REQUIREMENTS> Quote only the lines from the top of the listing below down to and including the line with "return turned(profile, start, unit(end".

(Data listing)
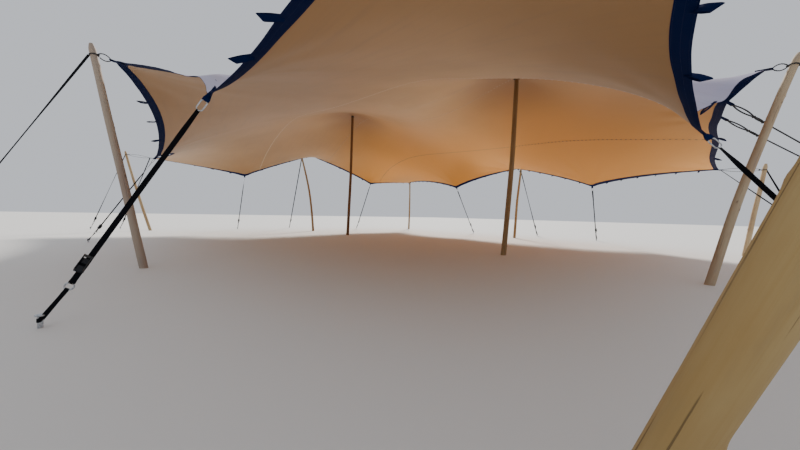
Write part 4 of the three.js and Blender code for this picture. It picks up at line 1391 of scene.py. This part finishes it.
def ribbon(centres, wides, width, thick):  # webbing whose width turns from place to place
    ahead = unit(np.gradient(centres, axis=0))
    wides = unit(wides - (wides * ahead).sum(1)[:, None] * ahead)
    thin, outline, travel = np.cross(ahead, wides), flatOutline(width, thick), travelAlong(centres)
    points, faces = loft(np.stack([centres + a * wides + b * thin for a, b in outline], 1))
    return points, faces, np.stack([columns(a, b, travel) for a, b in outline], 1)


def twistedStrap(start, end, sideways, width, turn=0.0, atEnd=False):
    shares = np.linspace(0, 1, max(8, int(np.linalg.norm(end - start) / strapLook["spacing"])))
    late = ease(np.clip((shares - strapLook["twistFrom"]) / (1 - strapLook["twistFrom"]), 0, 1))
    spin = turn * (late if atEnd else np.sin(math.pi * shares) ** 2)
    wides = waysRound(sideways, np.cross(unit(end - start), sideways), spin)
    return ribbon(start + (end - start) * shares[:, None], wides, width, strapLook["thick"])


def plate(centre, axes, size):  # a plate with round ends
    (x, y, z), (length, height, thick) = axes, size
    turns = np.linspace(-math.pi / 2, math.pi / 2, 7)
    right = columns((length - height) / 2 + height / 2 * np.cos(turns), height / 2 * np.sin(turns))
    outline = np.concatenate([right, -right])
    return loft([[centre + a * x + b * z + side * thick / 2 * y for a, b in outline] for side in (-1, 1)])


def rodBetween(start, end, radius, sides=14):
    long, chamfer = np.linalg.norm(end - start), min(radius * 0.3, 0.002)
    profile = [(radius - chamfer, 0), (radius, chamfer), (radius, long - chamfer), (radius - chamfer, long)]
    return turned(profile, start, unit(end - start), sides)


def addRatchet(steel, webbing, base, run, sideways, face):  # base is the ratchet's lower end on the strap
    look = ratchetLook
    axes = (run, sideways, face)
    middle = base + run * look["length"] / 2 + sideways * look["lean"]

    def at(along, aside, out):
        return middle + run * along + sideways * aside + face * out

    for side in (-1, 1):
        for name in ("cheeks", "handles"):
            (along, aside, out), size = look[name]
            steel.add(*plate(at(along, side * aside, out), axes, size), look=1)
        aside, bolt = side * look["cheeks"][0][1], look["bolt"]
        for along in look["boltsAlong"]:
            steel.add(*rodBetween(at(along, aside, 0), at(along, aside + side * bolt, 0), bolt, 6), look=1)
        low, tooth = look["toothReach"]  # toothed wheels beside the spool
        reach = (low + tooth * (np.arange(2 * look["teeth"]) % 2))[:, None]
        wheel = at(look["spool"], side * look["wheelAside"], 0)
        wheel = wheel + reach * waysRound(run, face, turnsOf(2 * look["teeth"]))
        steel.add(*loft([wheel + s * sideways * look["wheelHalf"] for s in (-1, 1)]), look=1)
    for along, half, out, radius, sides, finish in look["rods"]:
        steel.add(*rodBetween(at(along, -half, out), at(along, half, out), radius, sides), look=finish)
    for name in ("pawl", "cover"):
        place, size, bevel = look[name]
        steel.add(*block(at(*place), axes, size, bevel), look=1)
    turns = np.linspace(0, 2 * math.pi * look["wound"], look["woundPlaces"])  # webbing wound on the spool
    reach = look["woundFrom"] + look["woundPitch"] * turns / (2 * math.pi)
    path = columns(reach * np.cos(turns), 0, reach * np.sin(turns))
    points, faces, places = foldedWebbing(path, look["woundWidth"], look["woundThick"], acrossCount=2)
    webbing.add(placed(points, at(look["spool"], 0, 0), *axes), faces, places)


def addStrapRun(steel, webbing, start, stake, turn, roll=0.0, atEnd=False):
    look = strapLook
    eye = np.array([*stake, stakeLook["eye"]])
    flat = unit((start - eye) * (1, 1, 0))
    low = eye + flat * look["slingRadius"]
    run = unit(start - low)
    sideways = levelAcross(run, roll)
    face = np.cross(run, sideways)
    base, hook = low + run * look["ratchet"], low + run * look["hook"]
    width = look["width"]
    webbing.add(*twistedStrap(base + run * ratchetLook["length"] / 2, start, sideways, width, turn, atEnd))
    above, below = look["lower"]
    webbing.add(*twistedStrap(hook + run * above, base - run * below, sideways, width * look["lowerWidth"]))
    tail = [hook + run * along + face * look["tailLift"] for along in look["tail"]]
    webbing.add(*twistedStrap(*tail, sideways, width * look["tailWidth"]))
    half = np.linspace(0, math.pi, look["bends"])
    bend = columns(look["foldAt"] - look["fold"] * np.sin(half), 0, look["fold"] * np.cos(half))
    fold = [look["foldEnds"][0], *bend, look["foldEnds"][1]]
    points, faces, places = foldedWebbing(fold, width * look["lowerWidth"], look["thick"], acrossCount=3)
    webbing.add(placed(points, hook, run, sideways, face), faces, places)
    addRatchet(steel, webbing, base, run, sideways, face)
    ring = hook + look["hookRadius"] * waysRound(run, sideways, turnsOf(look["ringCorners"]))
    addDrawn(steel, "ring", [ring], True)
    # The sling, a closed loop: from the ring, its width turning upright, round the stake and back
    around, aside = stakeLook["radius"] + look["slingGap"], np.cross(up, flat)
    top, apart = hook - run * look["slingTop"], look["slingApart"]
    shares = np.linspace(*look["slingRun"])[:, None]
    centres, wides = [], []
    for side, way in ((1, sideways), (-1, sideways * math.copysign(1, sideways @ up or 1))):
        begin = eye + side * aside * around
        centres.append(begin + (top + side * face * apart - begin) * shares)
        wides.append(way * shares + up * (1 - shares))
    bend = eye + around * waysRound(aside, -flat, np.linspace(0, math.pi, look["slingBends"]))
    centres = np.concatenate([centres[0], bend, centres[1][::-1]])
    wides = np.concatenate([wides[0], np.tile(up, (len(bend), 1)), wides[1][::-1]])
    sling = (look["slingWidth"], look["slingThick"])
    webbing.add(*ribbon(centres, wides, *sling))
    webbing.add(*ribbon(top + apart * waysRound(face, run, half), np.tile(sideways, (len(half), 1)), *sling))


dressing = {
    "webbing": ("strap_webbing", [strapWebbing]), "rope": ("dark_rope", [darkRope]),
    "fittings": ("galvanised_steel", [bareSteel, darkSteel, blackRubber]),
}


def dress(node, **heaps):
    for kind, heap in heaps.items():
        slot, materials = dressing[kind]
        put(heap.piece(f"{node}_{kind}", materials), slot, node)


# Guys: a doubled rope from the rim to a winding round the pole, then a strap
def towards(collar, target):
    side = target - collar["centre"]
    side = side - side @ collar["axis"] * collar["axis"]
    return collar["centre"] + unit(side) * (collar["radius"] + collarLook["hold"])


def collarWinding(collar, start):
    radius = collar["radius"] + collarLook["rope"] + collarLook["gap"]
    turns = np.linspace(0, 2 * math.pi * collarLook["turns"], collarLook["corners"] * collarLook["turns"])
    high = (turns / (2 * math.pi) - collarLook["turns"] / 2) * collarLook["pitch"]
    ways = waysRound(*across(collar["axis"]), turns + start)
    return collar["centre"] + high[:, None] * collar["axis"] + radius * ways


knotLook = {"turns": 2.3, "places": 46, "wobble": (0.72, 0.28, 1.5, 0.6), "rise": (0.62, 0.75)}


def ropeKnot(centre, axis, size):  # a lump of rope wound on itself
    turns = np.linspace(0, 2 * math.pi * knotLook["turns"], knotLook["places"])
    (steady, swing, pace, phase), (rise, risePace) = knotLook["wobble"], knotLook["rise"]
    reach = size * (steady + swing * np.sin(turns * pace + phase))
    high = size * rise * np.sin(turns * risePace)
    return centre + high[:, None] * axis + reach[:, None] * waysRound(*across(axis), turns)


def bowedRopes(start, end, aside, look):  # two ropes between the same ends, a little apart
    shares = np.linspace(0, 1, look["places"])[:, None]
    bow = aside * np.sin(math.pi * shares) ** look["fullness"]
    return [start + (end - start) * shares + side * bow for side in (-1, 1)]


guyLook = {"spread": 0.046, "fullness": 0.7, "places": 24, "knot": 0.012, "knotBack": 0.07, "turn": 0.5}
for number, (name, _, _, stake, _) in enumerate(rimPoles):
    steel, webbing, rope = Heap(), Heap(), Heap()
    collar, link = collars[name], linkOf(name)
    near = towards(collar, link["far"])
    addDrawn(rope, "thinRope", [collarWinding(collar, number)])
    addDrawn(rope, "rope", bowedRopes(link["near"], near, guyLook["spread"] * up, guyLook))
    knot = near - guyLook["knotBack"] * (near - link["near"])
    addDrawn(rope, "thinRope", [ropeKnot(knot, link["pull"], guyLook["knot"])])
    begin, roll = towards(collar, np.array([*stake, 0.0])), math.radians(rolls.get(name, 0))
    addStrapRun(steel, webbing, begin, stake, (-1) ** number * guyLook["turn"], roll)
    dress(f"guy_{name}", webbing=webbing, fittings=steel, rope=rope)

# Ties: a link in the tongue, then a strap that turns flat at its upper end
tieLook = {"turns": {"south_right": 0.95, "east_left": 1.45}, "otherTurns": 0.9, "inLink": 0.004}


def stadium(link):
    turns = turnsOf(linkLook["corners"]) + math.pi / linkLook["corners"]
    ring = linkLook["radius"] * waysRound(link["pull"], link["level"], turns)
    return link["centre"] + ring + np.sign(np.cos(turns))[:, None] * link["pull"] * linkLook["straight"] / 2


for name, stake in tieStakes.items():
    steel, webbing = Heap(), Heap()
    link = linkOf(name)
    addDrawn(steel, "bar", [stadium(link)], True)
    start = link["far"] - link["pull"] * tieLook["inLink"]
    turn = tieLook["turns"].get(name, tieLook["otherTurns"])
    addStrapRun(steel, webbing, start, stake, turn, link["roll"], True)
    dress(f"tie_{name}", webbing=webbing, fittings=steel)

cornerLook = {"below": 0.0075, "reach": 0.045, "turn": 0.4}
for name, stake in cornerStakes.items():
    steel, webbing = Heap(), Heap()
    pull = pullFrom(name)
    level = levelAcross(pull)
    inner = tips[name] + np.cross(level, pull) * cornerLook["below"]
    outer = inner + pull * cornerLook["reach"]
    webbing.add(*twistedStrap(inner, outer, level, strapLook["width"]))
    addStrapRun(steel, webbing, outer, stake, cornerLook["turn"])
    dress(f"corner_strap_{name}", webbing=webbing, fittings=steel)

# Side ropes: two doubled loops held by knots, then a single rope to their stake
sideRopeLook = {
    "loops": ((0.0, 0.36, 0.042), (0.36, 0.52, 0.0189)), "fullness": 0.8, "places": 34, "spacing": 0.012,
    "knots": ((0.0, 0.014), (0.36, 0.018), (0.52, 0.020)), "lastKnot": (0.10, 0.016),
    "ring": 0.0225, "ringCorners": 26,
}


def addLoopRope(rope, start, end, level):
    run, long = unit(end - start), np.linalg.norm(end - start)
    for begin, finish, spread in sideRopeLook["loops"]:
        ropes = bowedRopes(start + run * begin, start + run * finish, spread * level, sideRopeLook)
        addDrawn(rope, "thickRope", ropes)
    back, size = sideRopeLook["lastKnot"]
    for place, size in (*sideRopeLook["knots"], (long - back, size)):
        addDrawn(rope, "rope", [ropeKnot(start + run * place, run, size)])
    single = start + run * sideRopeLook["loops"][-1][1]
    count = int(np.linalg.norm(end - single) / sideRopeLook["spacing"]) + 1
    addDrawn(rope, "thickRope", [np.linspace(single, end, count)])


for number, name in enumerate(sideRopes):
    rope, link = Heap(), linkOf(name)
    eye = np.array([*sideRopeStake, stakeLook["eye"] + number * stakeLook["spacing"]])
    flat = unit((link["far"] - eye) * (1, 1, 0))
    addLoopRope(rope, link["near"], eye + flat * sideRopeLook["ring"], link["level"])
    turns = turnsOf(sideRopeLook["ringCorners"])
    ring = eye + sideRopeLook["ring"] * waysRound(flat, np.cross(up, flat), turns)
    addDrawn(rope, "rope", [ring], True)
    dress(f"side_rope_{name}", rope=rope)
for outline, _ in outlines.values():
    bpy.data.objects.remove(outline)
print("stage: straps and ropes")

# Floor, light and air
sun = {"energy": 4.6, "color": (1.0, 0.96, 0.90), "angle": math.radians(10)}
glow = {
    "energy": 55.0, "color": (1.0, 0.62, 0.26), "shape": "RECTANGLE", "size": 8, "size_y": 1.2,
    "spread": math.radians(56),
}
studio = {
    "floor": ("e4e2de", "d4d2ce", 0.15), "floorClouds": (0.4, 3.0), "floorSize": (160, 160, 0.1),
    "floorBevel": 0.01, "floorRough": 0.85, "air": "eef2fa", "airStrength": 0.75,
    "lights": (  # name, kind, settings, place and what it shines at
        ("soft_sun", "SUN", sun, (-14, 13, 13.5), (0, 0, 0)),
        ("back_glow_left", "AREA", glow, (-6.2, 7.4, 0.25), (-1.5, 1.2, 4.1)),
        ("back_glow_right", "AREA", glow, (4.0, 9.4, 0.25), (3.6, 1.6, 4.2)),
    ),
}


def makeStage():
    size = studio["floorSize"]
    points, faces = block(-up * size[2] / 2, np.eye(3), size, studio["floorBevel"])
    material, wire = startFinish("stage_floor")
    light, dark, blend = studio["floor"]
    clouds = noise(wire, objectPlace(wire), *studio["floorClouds"])
    links = {"Base Color": (clouds * blend).blend(light, dark)}
    finishWith(material, wire, links, {"Roughness": studio["floorRough"]})
    floor = Heap().add(points, faces).piece("stage_floor", [material], False)
    floor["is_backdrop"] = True


def makeLight(name, kind, look, place, target):
    light = bpy.data.lights.new(name, kind)
    for setting, value in look.items():
        setattr(light, setting, value)
    z = unit(np.subtract(place, target))
    x = unit(np.cross(up, z))
    stand(name, light, place, (x, np.cross(z, x), z)).visible_camera = False


def makeAir():
    world = bpy.data.worlds.new("studio_air")
    world.use_nodes = True
    sky = world.node_tree.nodes["Background"]
    sky.inputs["Color"].default_value = paint(studio["air"])
    sky.inputs["Strength"].default_value = studio["airStrength"]
    bpy.context.scene.world = world


makeStage()
makeAir()
for light in studio["lights"]:
    makeLight(*light)
print("stage: studio")

lists = [[list(corner) for corner in bounds] for bounds in (cadBounds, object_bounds())]
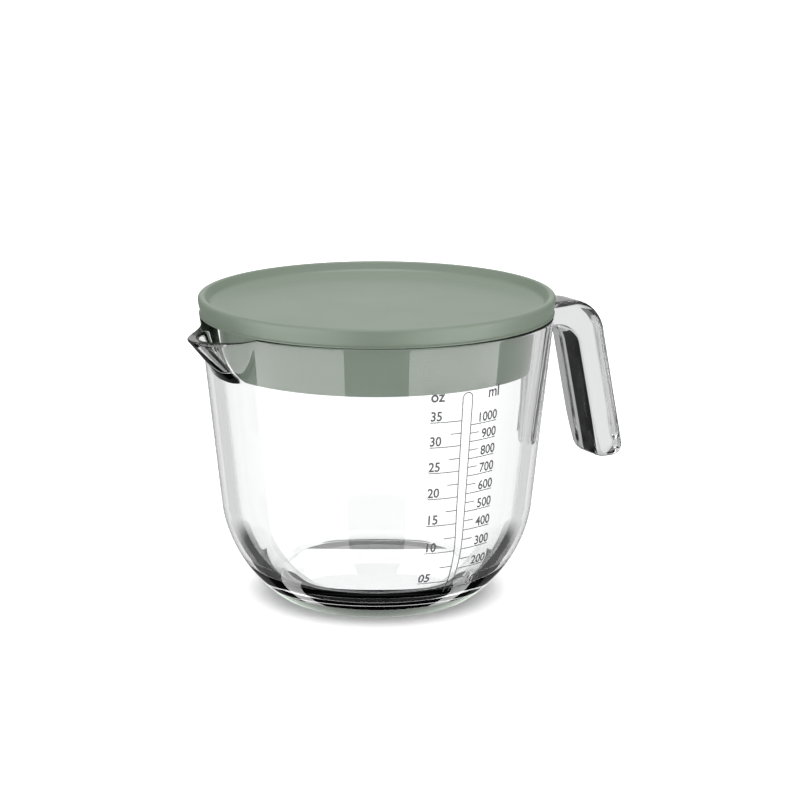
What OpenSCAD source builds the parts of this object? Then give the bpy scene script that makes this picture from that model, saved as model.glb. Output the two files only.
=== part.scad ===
// Measuring bowl with a lift-off lid.
// Millimetres, +Z up. The origin is on the bowl's axis, at the surface it stands on.
// The handle points along +X, the spout along -X and the printed scale faces -Y.

/* [Bowl] */
// Height of the bowl's rim above the table
bowl_h = 126; // [110:1:150]
// Outer radius at the rim
rim_r = 77.7; // [70:0.1:90]
// Thickness of the moulded wall
wall = 6.8; // [4:0.1:8]
// Outward lean of the straight upper wall, in degrees
wall_lean = 5.8; // [3:0.1:7]
// Height where the straight wall turns into the belly
belly_top = 41.8; // [36:0.1:48]
// Radius of the belly's curve in section
belly_r = 57.5; // [54:0.1:60]
// Thickness of the bowl's floor
floor_t = 10; // [6:0.1:12]
// Radius of the curve between the floor and the belly inside
floor_round = 20; // [10:0.5:24]
// Rounding of the rim's two edges
rim_round = 1.2; // [0.5:0.1:1.8]
// Rounding of the edge that the bowl stands on
foot_round = 2; // [1:0.1:3]

/* [Spout] */
// How far the spout's lip reaches out past the wall
spout_reach = 16.4; // [8:0.1:18]
// How far below the rim the spout's ridge meets the wall
spout_depth = 22; // [16:0.5:30]
// Half of the rim length that the spout takes up
spout_half_w = 26; // [18:0.5:30]
// How far the lip dips below the rim
lip_dip = 3.4; // [1:0.1:5]
// Thickness of the lip
lip_t = 5.2; // [3:0.1:6]

/* [Handle] */
// Width of the handle across
handle_w = 22.5; // [16:0.5:28]
// Thickness of the grip from its inner to its outer face
grip_t = 17.8; // [14:0.1:20]
// Reach of the grip's inner face past the rim, at the end of the bend
finger_gap = 23.3; // [18:0.1:32]
// How far the grip hangs below the rim
handle_drop = 79.5; // [60:0.5:95]
// Drop from the rim to the handle's upper face
handle_top_gap = 3.6; // [2:0.1:6]
// Height of the arm that joins the grip to the wall
arm_t = 9.8; // [8:0.1:14]
// Radius of the inner corner of the bend
bend_r = 13; // [6:0.5:16]
// Outward lean of the grip, in degrees
grip_lean = 12; // [4:0.5:14]
// How far the grip's outer face is domed
dome_h = 7.2; // [2:0.1:8]
// Rounding of the arm's upper edges
arm_round = 2.6; // [1:0.1:4]
// Rounding of the grip's inner edges
grip_soft = 0.9; // [0.4:0.1:2]
// Rounding of the grip's lower end
tip_round = 6; // [3:0.1:7]

/* [Lid] */
// How far the lid's edge reaches past the rim
lid_overhang = 0.5; // [0.2:0.1:2]
// Height of the lid's edge above the bowl's rim
lid_edge_h = 8.4; // [6:0.1:12]
// Depth of the recess in the lid's top
lid_recess = 5.2; // [3:0.1:6]
// Width of the raised brim round the flat disc
brim_w = 12.2; // [9:0.1:18]
// Width of the rounded crest round the lid
crest_w = 2.7; // [2:0.1:4]
// Inward slope of the lid's outer side, from crest to foot
lid_side_in = 1.1; // [0:0.1:2]
// Thickness of the lid's top
lid_t = 2; // [1.5:0.1:3]
// Depth of the plug below the bowl's rim
plug_depth = 21.6; // [12:0.1:30]
// Thickness of the plug's wall
plug_t = 2; // [1.5:0.1:3]
// Gap between the plug and the bowl's wall
plug_gap = 2.2; // [1:0.1:3]
// Gap between the lid's seat and the bowl's rim
seat_gap = 0.3; // [0.2:0.05:0.5]

/* [Hidden] */
$fn = 64;
// turns the seam of the round wall away from the handle and the spout
seam_turn = 45;
// small overrun that keeps cuts and joins clean
over = 0.5;
// steps round and up the spout, and round one corner of the grip
spout_steps = 20;
spout_rows = 8;
round_steps = 6;
// a rounding's steps stand this much outside its true curve, so that its ends cross the sides
slack_share = 1.03;
corner_steps = 3;
dome_steps = 8;
bend_steps = 8;
grip_steps = 6;
tip_steps = 5;

function cone_r(z) = rim_r - (bowl_h - z) * tan(wall_lean);
// centre of the belly's curve, which runs into the straight wall without a corner
belly_z = belly_top + belly_r * sin(wall_lean);
belly_x = cone_r(belly_top) - belly_r * cos(wall_lean);
function wall_shift(inset) = inset / cos(wall_lean);
function turn_z(inset) = belly_z - (belly_r - inset) * sin(wall_lean);

// everything inside the wall's face, set in by inset, between two heights
module filled_section(inset, low, high) {
    turn = turn_z(inset);
    polygon([[0, turn], [cone_r(turn) - wall_shift(inset), turn],
        [cone_r(high) - wall_shift(inset), high], [0, high]]);
    intersection() {
        translate([belly_x, belly_z]) circle(r = belly_r - inset);
        translate([0, low]) square([rim_r, turn - low]);
    }
}

// the sliver outside a rounding where the curved side meets a level bottom
module bottom_corner(inset, low, round_r) {
    reach = belly_r - inset;
    centre = [belly_x + sqrt(pow(reach - round_r, 2) - pow(belly_z - low - round_r, 2)), low + round_r];
    away = (centre - [belly_x, belly_z]) / (reach - round_r);
    lift = -atan2(away[1], away[0]);
    foot = [centre[0], low];
    side = centre + away * round_r;
    polygon(concat(
        [for (i = [0:round_steps]) let (q = lift + (90 - lift) * i / round_steps)
            centre + round_r * [cos(q), -sin(q)]],
        [foot - [0, over], [side[0] + round_r, low - over], side + away * over]));
}

module rounded_section(inset, low, high, round_r) {
    difference() {
        filled_section(inset, low, high);
        bottom_corner(inset, low, round_r);
    }
}

// the sliver outside a rounding of the corner at p, whose sides run towards a and b
module corner_sliver(p, a, b, round_r) {
    ua = (a - p) / norm(a - p);
    ub = (b - p) / norm(b - p);
    half = acos(ua * ub) / 2;
    mid = (ua + ub) / norm(ua + ub);
    side = (ua - ub) / norm(ua - ub);
    centre = p + mid * round_r / sin(half);
    polygon(concat([p - mid * over],
        [for (i = [0:round_steps]) let (q = (90 - half) * (1 - 2 * i / round_steps))
            centre + round_r * slack_share * (side * sin(q) - mid * cos(q))]));
}

module wall_section() {
    rim_out = [rim_r, bowl_h];
    rim_in = [rim_r - wall_shift(wall), bowl_h];
    difference() {
        rounded_section(0, 0, bowl_h, foot_round);
        rounded_section(wall, floor_t, bowl_h + over, floor_round);
        corner_sliver(rim_out, rim_in, [cone_r(belly_top), belly_top], rim_round);
        corner_sliver(rim_in, rim_out, rim_in - [tan(wall_lean), 1] * wall, rim_round);
    }
}

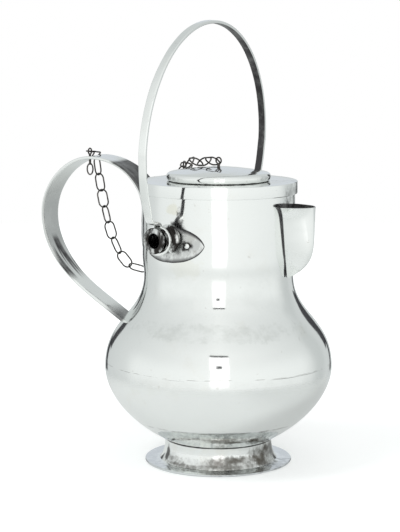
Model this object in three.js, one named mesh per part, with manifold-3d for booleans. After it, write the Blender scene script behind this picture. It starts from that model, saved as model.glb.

RESPONSE>
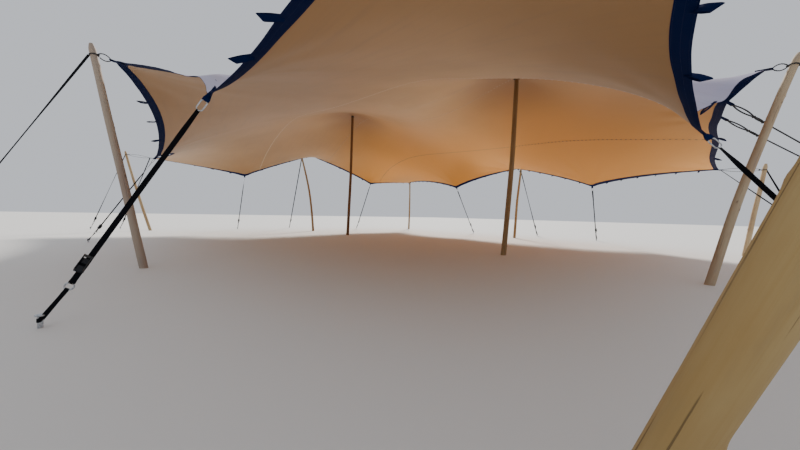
Write part 4 of the three.js and Blender code for this picture. It picks up at line 1391 of scene.py. This part finishes it.
def ribbon(centres, wides, width, thick):  # webbing whose width turns from place to place
    ahead = unit(np.gradient(centres, axis=0))
    wides = unit(wides - (wides * ahead).sum(1)[:, None] * ahead)
    thin, outline, travel = np.cross(ahead, wides), flatOutline(width, thick), travelAlong(centres)
    points, faces = loft(np.stack([centres + a * wides + b * thin for a, b in outline], 1))
    return points, faces, np.stack([columns(a, b, travel) for a, b in outline], 1)


def twistedStrap(start, end, sideways, width, turn=0.0, atEnd=False):
    shares = np.linspace(0, 1, max(8, int(np.linalg.norm(end - start) / strapLook["spacing"])))
    late = ease(np.clip((shares - strapLook["twistFrom"]) / (1 - strapLook["twistFrom"]), 0, 1))
    spin = turn * (late if atEnd else np.sin(math.pi * shares) ** 2)
    wides = waysRound(sideways, np.cross(unit(end - start), sideways), spin)
    return ribbon(start + (end - start) * shares[:, None], wides, width, strapLook["thick"])


def plate(centre, axes, size):  # a plate with round ends
    (x, y, z), (length, height, thick) = axes, size
    turns = np.linspace(-math.pi / 2, math.pi / 2, 7)
    right = columns((length - height) / 2 + height / 2 * np.cos(turns), height / 2 * np.sin(turns))
    outline = np.concatenate([right, -right])
    return loft([[centre + a * x + b * z + side * thick / 2 * y for a, b in outline] for side in (-1, 1)])


def rodBetween(start, end, radius, sides=14):
    long, chamfer = np.linalg.norm(end - start), min(radius * 0.3, 0.002)
    profile = [(radius - chamfer, 0), (radius, chamfer), (radius, long - chamfer), (radius - chamfer, long)]
    return turned(profile, start, unit(end - start), sides)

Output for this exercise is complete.